School gardens have always been central to their curricular framework. This year the Academy’s garden program received a boost from a 2018 Budding Botanist Grant. Sponsored by the Klorane Botanical Foundation in partnership with KidsGardening, the Budding Botanist Grant is awarded to school garden programs that are designed to teach respect for the environment and protect nature through the preservation of plant species and biodiversity.  This funding allowed AGC to replace deteriorating raised beds and overall make the garden more accessible for students. 

“Our garden program has evolved over our 10-year span as a school and has developed many innovative elements,” explains Marney.  “Our school garden program is closely tied to our school's focus on holistic wellness and nutrition. Each day we provide our students with scratch-made, 100% organic breakfast and lunch meals. Our students are active in growing and harvesting produce that is then integrated into our school food program.”

“Another innovative aspect of our school garden program is our student-run farmer’s market, which occurs each summer and fall. The farmer’s market allows a number of authentic curricular connections and mastery of garden skills for our students of all ages. Students develop a business plan, set business goals for themselves, learn about social entrepreneurship, investigate marketing and persuasive sales, become knowledgeable in different produce, create value-added products from what is growing in the garden. Our students have also explored the concept of food access by doing an asset walk of our community. By making the connection between lack of availability of fresh food and health, our students proposed creating ‘mobile farmer’s markets’ and were able to bring our organic school garden produce into our community door-to-door.”

There’s an additional exciting benefit of the school garden program. AGC has confirmation that students are transferring their knowledge of stewardship and nutrition from school to home. In a recent survey to AGC parents, 70% of parents agreed or strongly agreed with the statement “My child has engaged people in discussions about the environment and sustainability since joining AGC.” In this same survey, parents shared anecdotes of what this home-school connection looks like. In response to the question, “Has your family adopted any new positive habits in regards to the environment and sustainability since joining AGC? If yes, what?” they received the following encouraging anecdotes:

  • “Absolutely. In our house we realize the difference between organic and non-organic.

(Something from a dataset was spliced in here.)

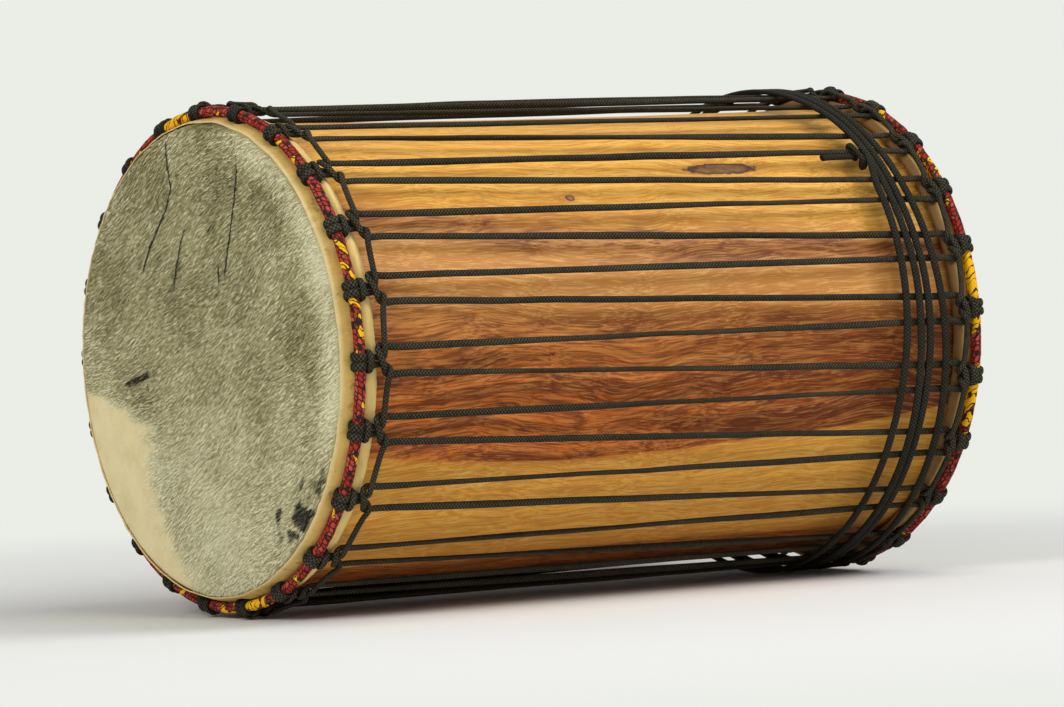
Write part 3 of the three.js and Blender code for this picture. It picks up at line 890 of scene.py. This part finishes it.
def on_skin(end, across, level, lift):
    """Places on the head by its own plane, carried over the shoulder, and lifted off the skin"""
    radius = np.hypot(across, level)
    over = np.clip((radius - EDGE_RADIUS) / SKIN_OUTSIDE, 0, np.pi / 2)
    down = np.clip(radius - EDGE_RADIUS - SKIN_OUTSIDE * np.pi / 2, 0, None)
    over_edge = EDGE_RADIUS + (SKIN_OUTSIDE + lift) * np.sin(over)
    reach = np.where(radius < EDGE_RADIUS, radius, over_edge)
    depth = EDGE_ROUND - (SKIN_OUTSIDE + lift) * np.cos(over) + down
    share = reach / np.maximum(radius, 1)
    points = np.stack([end_along(end, depth), across * share, level * share], axis=-1) * MM
    return points + (0, 0, AXIS_HEIGHT)


# Black marks in the coat of the playing head, as places (across, level) on it
DARK_LINES = [
    [(50, 190), (48, 168), (43, 146), (56, 125), (82, 96), (92, 78)],
    [(-62, 168), (-58, 144), (-51, 119), (-43, 94), (-36, 70)],
    [(-18, 117), (-13, 108)],
    [(23, 114), (30, 103), (38, 82), (44, 64)],
    [(-26, 82), (-28, 66)],
]
DARK_STROKES = [
    # from (across, level) to (across, level), width, strength
    ((-22, 114), (-13, 108), 2.0, 0.6),
    ((36, 84), (46, 62), 4.0, 0.5),
    ((126, -21), (93, -13), 4.5, 1.0),
    ((0, 36), (12, 10), 4.0, 0.35),
    ((-138, -125), (-140, -136), 12.0, 1.0),
    ((-136, -124), (-146, -126), 7.0, 1.0),
    ((-132, -132), (-146, -132), 9.0, 1.0),
    ((-148, -129), (-155, -127), 5.0, 1.0),
    ((-122, -144), (-132, -146), 5.0, 0.95),
    ((-123, -144), (-123, -150), 4.0, 0.8),
    ((-108, -127), (-104, -133), 5.0, 1.0),
    ((-104, -134), (-107, -144), 2.0, 0.6),
    ((-107, -144), (-110, -151), 2.6, 0.8),
    ((-144, -100), (-142, -106), 4.0, 0.9),
    ((-175, -90), (-172, -99), 2.6, 0.7),
    ((-172, -99), (-165, -109), 3.0, 0.9),
    ((-163, -102), (-162, -105), 3.0, 0.6),
]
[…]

We choose foods that are not full of sugar and try to cut down on our home waste.”
  •  “We have spent 1 year not eating fast food (and plan to keep it up) and we make a concerted effort to eat healthy.”
  • “My child encouraged a wild flower garden to be planted at home this past summer.”
  • “Not only do we recycle but we also have a rain barrel to help with watering grass and flowers in our garden.”

Contributing to the garden’s success, AGC’s program is carefully integrated into core classroom content. Marney shares a few examples of some of their garden-related their lessons:

  • Second-graders participate in a place-based approach to pollinator education. Students are always shocked to hear how less than 0.1% of Illinois’ native prairie remains in our state. This leads students to take action by planting native pollinator plants in our school garden each year and observing which pollinators come to visit them. We searched for monarch eggs last year and were able to keep some in an observation net until they matured into adult butterflies! Students felt proud to take action in conservation of a species experiencing a decline.
  • In the middle school design class, students learn about biomimicry – the process of replicating nature to solve human problems. Students make detailed observations of plants, insects, and animals in the garden and are challenged to design a product that can solve an environmental sustainability problem at school. Students came up with innovative designs that illustrated critical thinking about a number of sustainability problems – all inspired by natural processes in our garden. For example, one student was inspired by the morning glory flower, and designed an innovative light bulb that could open and close – mimicking the morning glory – based on the amount of natural light coming in through the windows.
  • Third-grade classes complete a “Finite Resources” unit, during which students explore how natural resources are used and managed around the world. Students serve as “resource consultants” and work in groups to determine how we are using resources in our garden. This led to a student-initiated inquiry into irrigation systems and how farmers can use processes like drip irrigation to limit their water use. Then, the students helped to construct and test a drip irrigation system in our own garden and compared this to watering with a regular hose.

Through their incredible school garden program, the Academy for Global Citizenship is doing their part to grow the next generation of environmental stewards. We are honored to be able to recognize their amazing efforts through the 2018 Budding Botanist Grant Award.